The parties agreed that the Denesuline had used and occupied lands north of the 60th parallel since time immemorial and that they continue to do so today. The Denesuline agreed to sign Treaty 8 only when the Treaty Commissioners assured them that they "would be as free to hunt and fish after the treaty as they would be if they never entered into it." Similarly, they agreed to sign Treaty 10 only when the Treaty Commissioners promised "they were not depriving them of any of the means of which they have been in the habit of living upon heretofore, and … that they had the privilege of hunting and fishing as before." There was no evidence before the Commission that the treaty harvesting rights of the Denesuline were ever expressly limited to the geographic areas defined by the metes and bounds descriptions in the treaties. The Denesuline continued to operate under the assumption that they had treaty rights to hunt, fish and trap north of the 60th parallel until 1989. At that time the Government of Canada advised them, for the first time, that their rights to that portion of their lands were extinguished.

The Commission concluded:

Issue 1: The Geographical Scope of Treaties 8 and 10

The evidence does not support the claimants' submission that the boundaries of Treaties 8 and 10 extend beyond the metes and bounds descriptions to include the traditional lands of the Denesuline. The traditional territory of the Denesuline was not delineated at the time of the signing of the treaties and, for the most part, remains undelineated to this day.

The Denesuline's traditional lands outside the boundaries described in Treaties 8 and 10 were not intended to be "opened for" non-Indian settlement, mining, lumbering, and the such uses at that time. The parties did not intend the boundaries of the treaties to encompass the Denesuline traditional lands north of 60° latitude.

Issue 2: Harvesting Rights beyond the Boundaries of the Treaties

The Text of the Treaties

The language employed in Treaties 8 and 10 is essentially the same. The correct interpretation of the text of the treaties is that the parties intended the right to hunt, fish and trap to apply to all the traditional lands surrendered by the Denesuline.

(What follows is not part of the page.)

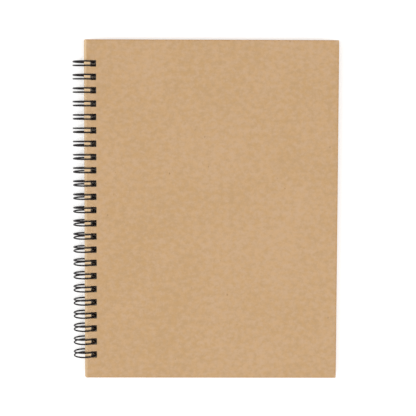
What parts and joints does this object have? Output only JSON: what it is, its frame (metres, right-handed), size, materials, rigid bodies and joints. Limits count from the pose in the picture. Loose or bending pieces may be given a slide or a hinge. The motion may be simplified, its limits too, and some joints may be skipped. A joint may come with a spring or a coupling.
{
  "type": "wirebound sketchbook",
  "caption": "Closed portrait sketchbook with plain kraft board covers, drawing paper sheets and a black twin-loop wire along the spine; covers and sheets turn about the wire.",
  "frame": {"origin": "under the middle of the closed book, level with the bottom of the wire rings", "axes": "book lying closed on its back: +Z out of the front cover, +Y towards the head of the book, +X from the spine towards the fore-edge"},
  "size_m": [0.1692, 0.2164, 0.0149],
  "materials": {
    "kraft_board": "matte",
    "drawing_paper": "matte",
    "black_wire": "satin"
  },
  "bodies": {
    "base": {"back_cover": "kraft_board", "wire_binding": "black_wire"},
    "sheet_40_body": {"sheet_40": "drawing_paper"},
    "sheet_39_body": {"sheet_39": "drawing_paper"},
    "sheet_38_body": {"sheet_38": "drawing_paper"},
    "sheet_37_body": {"sheet_37": "drawing_paper"},
    "sheet_36_body": {"sheet_36": "drawing_paper"},
    "sheet_35_body": {"sheet_35": "drawing_paper"},
    "sheet_34_body": {"sheet_34": "drawing_paper"},
    "sheet_33_body": {"sheet_33": "drawing_paper"},
    "sheet_32_body": {"sheet_32": "drawing_paper"},
    "sheet_31_body": {"sheet_31": "drawing_paper"},
    "sheet_30_body": {"sheet_30": "drawing_paper"},
    "sheet_29_body": {"sheet_29": "drawing_paper"},
    "sheet_28_body": {"sheet_28": "drawing_paper"},
    "sheet_27_body": {"sheet_27": "drawing_paper"},
    "sheet_26_body": {"sheet_26": "drawing_paper"},
    "sheet_25_body": {"sheet_25": "drawing_paper"},
    "sheet_24_body": {"sheet_24": "drawing_paper"},
    "sheet_23_body": {"sheet_23": "drawing_paper"},
    "sheet_22_body": {"sheet_22": "drawing_paper"},
    "sheet_21_body": {"sheet_21": "drawing_paper"},
    "sheet_20_body": {"sheet_20": "drawing_paper"},
    "sheet_19_body": {"sheet_19": "drawing_paper"},
    "sheet_18_body": {"sheet_18": "drawing_paper"},
    "sheet_17_body": {"sheet_17": "drawing_paper"},
    "sheet_16_body": {"sheet_16": "drawing_paper"},
    "sheet_15_body": {"sheet_15": "drawing_paper"},
    "sheet_14_body": {"sheet_14": "drawing_paper"},
    "sheet_13_body": {"sheet_13": "drawing_paper"},
    "sheet_12_body": {"sheet_12": "drawing_paper"},
    "sheet_11_body": {"sheet_11": "drawing_paper"},
    "sheet_10_body": {"sheet_10": "drawing_paper"},
    "sheet_09_body": {"sheet_09": "drawing_paper"},
    "sheet_08_body": {"sheet_08": "drawing_paper"},
    "sheet_07_body": {"sheet_07": "drawing_paper"},
    "sheet_06_body": {"sheet_06": "drawing_paper"},
    "sheet_05_body": {"sheet_05": "drawing_paper"},
    "sheet_04_body": {"sheet_04": "drawing_paper"},
    "sheet_03_body": {"sheet_03": "drawing_paper"},
    "sheet_02_body": {"sheet_02": "drawing_paper"},
    "sheet_01_body": {"sheet_01": "drawing_paper"},
    "front_cover_body": {"front_cover": "kraft_board"}
  },
  "joints": [
    {"name": "front_cover_turn", "type": "hinge", "parent": "sheet_01_body", "child": "front_cover_body", "pos_m": [-0.07717, 0, 0.00747], "axis": [0, -1, 0], "range_deg": [0, 180]},
    {"name": "sheet_01_turn", "type": "hinge", "parent": "sheet_02_body", "child": "sheet_01_body", "pos_m": [-0.07717, 0, 0.00747], "axis": [0, -1, 0], "range_deg": [0, 180]},
    {"name": "sheet_02_turn", "type": "hinge", "parent": "sheet_03_body", "child": "sheet_02_body", "pos_m": [-0.07717, 0, 0.00747], "axis": [0, -1, 0], "range_deg": [0, 180]},
    {"name": "sheet_03_turn", "type": "hinge", "parent": "sheet_04_body", "child": "sheet_03_body", "pos_m": [-0.07717, 0, 0.00747], "axis": [0, -1, 0], "range_deg": [0, 180]},
    {"name": "sheet_04_turn", "type": "hinge", "parent": "sheet_05_body", "child": "sheet_04_body", "pos_m": [-0.07717, 0, 0.00747], "axis": [0, -1, 0], "range_deg": [0, 180]},
    {"name": "sheet_05_turn", "type": "hinge", "parent": "sheet_06_body", "child": "sheet_05_body", "pos_m": [-0.07717, 0, 0.00747], "axis": [0, -1, 0], "range_deg": [0, 180]},
    {"name": "sheet_06_turn", "type": "hinge", "parent": "sheet_07_body", "child": "sheet_06_body", "pos_m": [-0.07717, 0, 0.00747], "axis": [0, -1, 0], "range_deg": [0, 180]},
    {"name": "sheet_07_turn", "type": "hinge", "parent": "sheet_08_body", "child": "sheet_07_body", "pos_m": [-0.07717, 0, 0.00747], "axis": [0, -1, 0], "range_deg": [0, 180]},
    {"name": "sheet_08_turn", "type": "hinge", "parent": "sheet_09_body", "child": "sheet_08_body", "pos_m": [-0.07717, 0, 0.00747], "axis": [0, -1, 0], "range_deg": [0, 180]},
    {"name": "sheet_09_turn", "type": "hinge", "parent": "sheet_10_body", "child": "sheet_09_body", "pos_m": [-0.07717, 0, 0.00747], "axis": [0, -1, 0], "range_deg": [0, 180]},
    {"name": "sheet_10_turn", "type": "hinge", "parent": "sheet_11_body", "child": "sheet_10_body", "pos_m": [-0.07717, 0, 0.00747], "axis": [0, -1, 0], "range_deg": [0, 180]},
    {"name": "sheet_11_turn", "type": "hinge", "parent": "sheet_12_body", "child": "sheet_11_body", "pos_m": [-0.07717, 0, 0.00747], "axis": [0, -1, 0], "range_deg": [0, 180]},
    {"name": "sheet_12_turn", "type": "hinge", "parent": "sheet_13_body", "child": "sheet_12_body", "pos_m": [-0.07717, 0, 0.00747], "axis": [0, -1, 0], "range_deg": [0, 180]},
    {"name": "sheet_13_turn", "type": "hinge", "parent": "sheet_14_body", "child": "sheet_13_body", "pos_m": [-0.07717, 0, 0.00747], "axis": [0, -1, 0], "range_deg": [0, 180]},
    {"name": "sheet_14_turn", "type": "hinge", "parent": "sheet_15_body", "child": "sheet_14_body", "pos_m": [-0.07717, 0, 0.00747], "axis": [0, -1, 0], "range_deg": [0, 180]},
    {"name": "sheet_15_turn", "type": "hinge", "parent": "sheet_16_body", "child": "sheet_15_body", "pos_m": [-0.07717, 0, 0.00747], "axis": [0, -1, 0], "range_deg": [0, 180]},
    {"name": "sheet_16_turn", "type": "hinge", "parent": "sheet_17_body", "child": "sheet_16_body", "pos_m": [-0.07717, 0, 0.00747], "axis": [0, -1, 0], "range_deg": [0, 180]},
    {"name": "sheet_17_turn", "type": "hinge", "parent": "sheet_18_body", "child": "sheet_17_body", "pos_m": [-0.07717, 0, 0.00747], "axis": [0, -1, 0], "range_deg": [0, 180]},
    {"name": "sheet_18_turn", "type": "hinge", "parent": "sheet_19_body", "child": "sheet_18_body", "pos_m": [-0.07717, 0, 0.00747], "axis": [0, -1, 0], "range_deg": [0, 180]},
    {"name": "sheet_19_turn", "type": "hinge", "parent": "sheet_20_body", "child": "sheet_19_body", "pos_m": [-0.07717, 0, 0.00747], "axis": [0, -1, 0], "range_deg": [0, 180]},
    {"name": "sheet_20_turn", "type": "hinge", "parent": "sheet_21_body", "child": "sheet_20_body", "pos_m": [-0.07717, 0, 0.00747], "axis": [0, -1, 0], "range_deg": [0, 180]},
    {"name": "sheet_21_turn", "type": "hinge", "parent": "sheet_22_body", "child": "sheet_21_body", "pos_m": [-0.07717, 0, 0.00747], "axis": [0, -1, 0], "range_deg": [0, 180]},
    {"name": "sheet_22_turn", "type": "hinge", "parent": "sheet_23_body", "child": "sheet_22_body", "pos_m": [-0.07717, 0, 0.00747], "axis": [0, -1, 0], "range_deg": [0, 180]},
    {"name": "sheet_23_turn", "type": "hinge", "parent": "sheet_24_body", "child": "sheet_23_body", "pos_m": [-0.07717, 0, 0.00747], "axis": [0, -1, 0], "range_deg": [0, 180]},
    {"name": "sheet_24_turn", "type": "hinge", "parent": "sheet_25_body", "child": "sheet_24_body", "pos_m": [-0.07717, 0, 0.00747], "axis": [0, -1, 0], "range_deg": [0, 180]},
    {"name": "sheet_25_turn", "type": "hinge", "parent": "sheet_26_body", "child": "sheet_25_body", "pos_m": [-0.07717, 0, 0.00747], "axis": [0, -1, 0], "range_deg": [0, 180]},
    {"name": "sheet_26_turn", "type": "hinge", "parent": "sheet_27_body", "child": "sheet_26_body", "pos_m": [-0.07717, 0, 0.00747], "axis": [0, -1, 0], "range_deg": [0, 180]},
    {"name": "sheet_27_turn", "type": "hinge", "parent": "sheet_28_body", "child": "sheet_27_body", "pos_m": [-0.07717, 0, 0.00747], "axis": [0, -1, 0], "range_deg": [0, 180]},
    {"name": "sheet_28_turn", "type": "hinge", "parent": "sheet_29_body", "child": "sheet_28_body", "pos_m": [-0.07717, 0, 0.00747], "axis": [0, -1, 0], "range_deg": [0, 180]},
    {"name": "sheet_29_turn", "type": "hinge", "parent": "sheet_30_body", "child": "sheet_29_body", "pos_m": [-0.07717, 0, 0.00747], "axis": [0, -1, 0], "range_deg": [0, 180]},
    {"name": "sheet_30_turn", "type": "hinge", "parent": "sheet_31_body", "child": "sheet_30_body", "pos_m": [-0.07717, 0, 0.00747], "axis": [0, -1, 0], "range_deg": [0, 180]},
    {"name": "sheet_31_turn", "type": "hinge", "parent": "sheet_32_body", "child": "sheet_31_body", "pos_m": [-0.07717, 0, 0.00747], "axis": [0, -1, 0], "range_deg": [0, 180]},
    {"name": "sheet_32_turn", "type": "hinge", "parent": "sheet_33_body", "child": "sheet_32_body", "pos_m": [-0.07717, 0, 0.00747], "axis": [0, -1, 0], "range_deg": [0, 180]},
    {"name": "sheet_33_turn", "type": "hinge", "parent": "sheet_34_body", "child": "sheet_33_body", "pos_m": [-0.07717, 0, 0.00747], "axis": [0, -1, 0], "range_deg": [0, 180]},
    {"name": "sheet_34_turn", "type": "hinge", "parent": "sheet_35_body", "child": "sheet_34_body", "pos_m": [-0.07717, 0, 0.00747], "axis": [0, -1, 0], "range_deg": [0, 180]},
    {"name": "sheet_35_turn", "type": "hinge", "parent": "sheet_36_body", "child": "sheet_35_body", "pos_m": [-0.07717, 0, 0.00747], "axis": [0, -1, 0], "range_deg": [0, 180]},
    {"name": "sheet_36_turn", "type": "hinge", "parent": "sheet_37_body", "child": "sheet_36_body", "pos_m": [-0.07717, 0, 0.00747], "axis": [0, -1, 0], "range_deg": [0, 180]},
    {"name": "sheet_37_turn", "type": "hinge", "parent": "sheet_38_body", "child": "sheet_37_body", "pos_m": [-0.07717, 0, 0.00747], "axis": [0, -1, 0], "range_deg": [0, 180]},
    {"name": "sheet_38_turn", "type": "hinge", "parent": "sheet_39_body", "child": "sheet_38_body", "pos_m": [-0.07717, 0, 0.00747], "axis": [0, -1, 0], "range_deg": [0, 180]},
    {"name": "sheet_39_turn", "type": "hinge", "parent": "sheet_40_body", "child": "sheet_39_body", "pos_m": [-0.07717, 0, 0.00747], "axis": [0, -1, 0], "range_deg": [0, 180]},
    {"name": "sheet_40_turn", "type": "hinge", "parent": "base", "child": "sheet_40_body", "pos_m": [-0.07717, 0, 0.00747], "axis": [0, -1, 0], "range_deg": [0, 180]}
  ]
}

The Relevant Historical Evidence

  • Canada's objective was to secure a specific tract of land for settlement and other purposes; the objective of the Dene was to protect their traditional lifestyle.
    The Denesuline were extremely apprehensive about entering into Treaties for fear that their traditional way of life, including hunting, fishing and trapping, would be jeopardized.
  • To assuage the concerns of the Denesuline, oral assurances were given by the Treaty Commissioners that the Denesuline would be "as free to hunt and fish after the Treaty as if they had never entered into it."
  • There is no cogent evidence that the Treaty Commissioners at any time told the Denesuline that their right to hunt, fish and trap would be restricted to a specific geographic area.
  • It is not a reasonable interpretation of the evidence to say that the Denesuline knowingly and deliberately gave up all their traditional territory in return for certainty of harvesting rights over a smaller area described by the metes and bounds. Further, this was not where they hunted caribou. It is unreasonable to think that a people known as the "caribou eaters" would have agreed to such an agreement.
    While the subsequent conduct of the parties is not conclusive, nonetheless it is consistent with our interpretation of the treaties.


Issue 3: Does Canada Have a Lawful Obligation?

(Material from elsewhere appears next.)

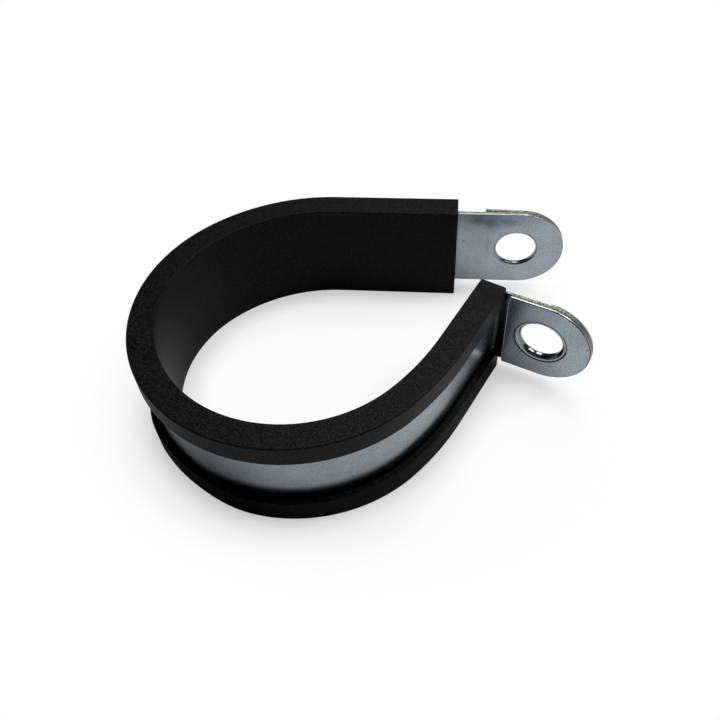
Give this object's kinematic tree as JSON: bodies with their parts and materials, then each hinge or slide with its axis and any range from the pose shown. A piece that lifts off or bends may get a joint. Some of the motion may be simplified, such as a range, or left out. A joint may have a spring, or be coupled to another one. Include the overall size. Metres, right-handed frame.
{
  "type": "cushioned clamp",
  "caption": "Open loop clamp of bent steel strip with a bolt lug at each end, a plate behind each lug, and a black rubber lining hooked over the strip's edges.",
  "frame": {"origin": "on the ring's axis, at half the strap's width", "axes": "+Z along the ring's axis, +X along the straight lug away from the ring, +Y towards the straight leg"},
  "size_m": [0.0928, 0.0679, 0.0244],
  "materials": {
    "zinc_steel": "satin zinc plating",
    "zinc_plate": "satin zinc plating",
    "black_rubber": "matt moulded rubber"
  },
  "bodies": {
    "root": {"strap": "zinc_steel", "cushion": "black_rubber", "far_plate": "zinc_plate", "near_plate": "zinc_plate"}
  },
  "joints": []
}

  • It is not necessary in the case of "non-fulfillment of a treaty or agreement" to show a "breach" of a lawful obligation before a claim may be considered for negotiation under the Claims Policy. Rather, the claim must disclose an "outstanding lawful obligation."
  • We find that Canada has treaty obligations in the matter before us. Canada's lawful obligation must include, at a minimum, the requirement to recognize formally the treaty rights in issue, and to ensure that the rights of the Denesuline are fulfilled.
  • In addition to disclosing an outstanding lawful obligation, to be eligible for negotiation a claim must show some loss or damage capable of being negotiated under the Policy.
  • Currently, the Specific Claims Policy and process are ill-equipped to deal with the Denesuline's claim as there appears to be no loss or damage capable of being negotiated under the Policy.
  • We agree with Canada's submission that this Commission is not entitled to grant declaratory relief. Our mandate, as prescribed by Orders in Council, directs us to inquire into and report on rejected claims and to submit our findings and recommendations to the parties. Declaratory relief is a judicial remedy that is binding on the parties, a relief which we cannot grant.

Recommendation I

The parties should remain mindful of the spirit and intent of the Policy and process, which is to encourage and support the fair negotiation of outstanding claims. This is best done without the application of technical court rules and procedures.

Recommendation II

Outstanding Business does not strictly allow for the negotiation of this claim. However, other processes for negotiation of similar issues have been established by Canada, one of which is described as "Administrative Referral." As soon as possible, the parties should start negotiation of the claimants' grievance pursuant to that process.

Response: In August 1994, the government rejected the recommendations made in the December 1993 report; no response to November 1995 Supplementary Report has been received.